Published in the Financial Post Today

https://financialpost.com/opinion/opinion-alberta-ottawa-agreement-nothing-particular

Here is the text:

The new Alberta-Ottawa agreement to do nothing in particular

The firm handshake and big smiles of Danielle Smith and Mark Carney and the celebratory media coverage attending their signing ceremony last week all gave the impression the two leaders had finally signed a binding agreement that will result in construction of a bitumen pipeline from Alberta to Canada’s West Coast. How wrong the journalists were! They either didn’t read what had been signed or didn’t understand it.

This is becoming a habit. Last November, the same two actors happily celebrated their first Memorandum of Understanding (MOU) about the same potential pipeline. It was mere theatre. The MOU was not a legally binding agreement to build a pipeline or anything else. In the same way, this new “agreement” sets out aspirations, priorities and reaffirmations, but without much implementation of any of them.

The apparent purpose of what might be called “MOU Part II” is to persuade the media there has been real progress towards a real pipeline — when there has not.

Every criticism of MOU Part II that I have seen focuses on the competitive disadvantage imposed by the industrial carbon tax, given that Canada’s competitors don’t face this cost. That’s a valid criticism, but only one of many that could be made. There’s no change to the West Coast tanker ban or to the requirement for Indigenous agreement and British Columbia’s approval. This new agreement supposedly “clears a path” to a pipeline. But you don’t clear a path by creating more obstacles. And that’s what two largely unnoticed appendices to this new MOU do.

The first is the “Cooperation Agreement on Environmental and Impact Assessment,” so labelled because Alberta uses an environmental assessment process while Ottawa has the notorious Impact Assessment Act (IAA) — the one its critics call the “No More Pipelines Act.” The IAA is to be built into Alberta’s current environmental assessment, so that it is no longer the Alberta process but the federal process. If Alberta and Ottawa can’t agree on any issues that arise over impact assessment, the federal process prevails. This gives Ottawa a veto over, and effective control of any Alberta assessment of a proposed pipeline.

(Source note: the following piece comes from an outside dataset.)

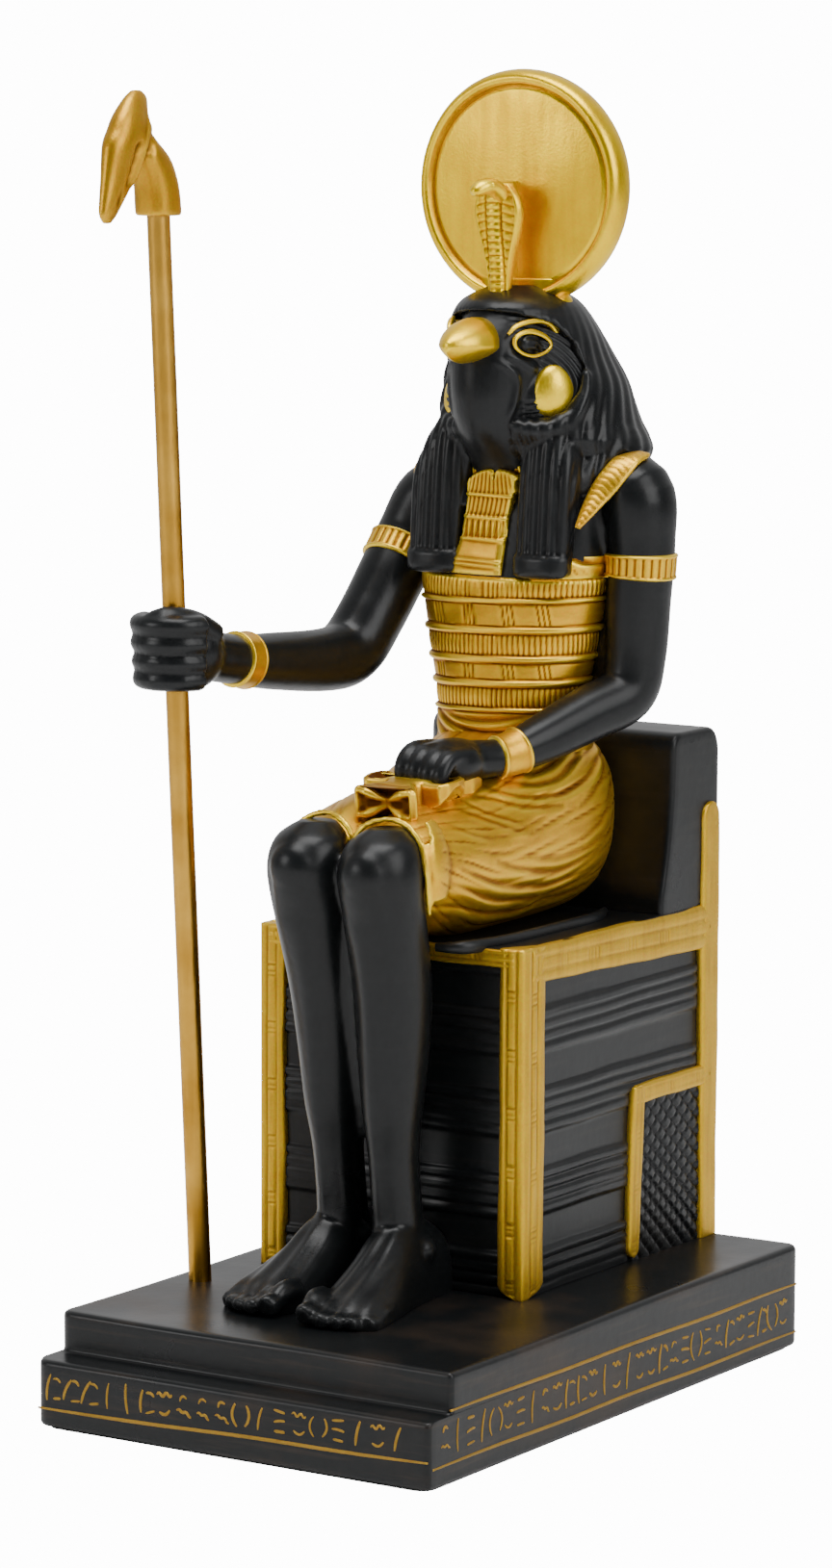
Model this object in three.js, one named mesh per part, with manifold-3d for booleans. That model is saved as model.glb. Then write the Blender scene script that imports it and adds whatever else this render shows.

IAA section 22.1.n (no less) requires every assessment to take into consideration “the intersection of sex and gender with other identity factors.” This is one of the most controversial sections of the entire act. Why it is relevant to a proposed pipeline is not self-evident. Nevertheless, an impact assessment will now have to have consider whatever evidence may be presented on this issue by as many parties wish to do so — as well as on the 19 other mandatory hearing subjects.

This federal process is the real investment killer. We saw that in the TransMountain Extension Proposal, when the investors walked away after a decade of uncertainty, even before the final court decisions were released. Ottawa had to buy the pipeline and complete it at a total cost of approximately $34.2 billion.

The appendix purports to limit the process to two years following receipt of the initial project description. That’s a worthy but also likely impossible goal. Ottawa cannot control the number of Indigenous and environmentalist parties who decide to participate, nor how long it takes them to present their evidence. If it tried to establish such limits, that would guarantee litigation, which would have a good chance of success. If in the end the court quashed the original hearing, it would have to be done again, taking as long as it takes.

The second appendix is titled “Agreement in principle: Canada-Alberta methane equivalency agreement.” But that’s misleading: the document merely says that the parties commit to developing an equivalency agreement to deliver methane emissions reductions of 75 per cent compared to 2014 by 2035. This is another agreement to agree in future, with the objective, but no guarantee, of doing so by the end of 2026. If this further agreement can’t be reached, there will be no pipeline. If it is reached, that almost certainly will be because Alberta has agreed to the 75-per cent reduction. How Alberta is to achieve that level of emissions reduction isn’t specified, isn’t known, and isn’t likely.

I wrote here last year that there will be a new pipeline from Alberta to the West Coast when pigs can fly. This new “agreement,” with its two appendices, has just made the pigs fatter, heavier and even less airworthy. Good luck, Alberta!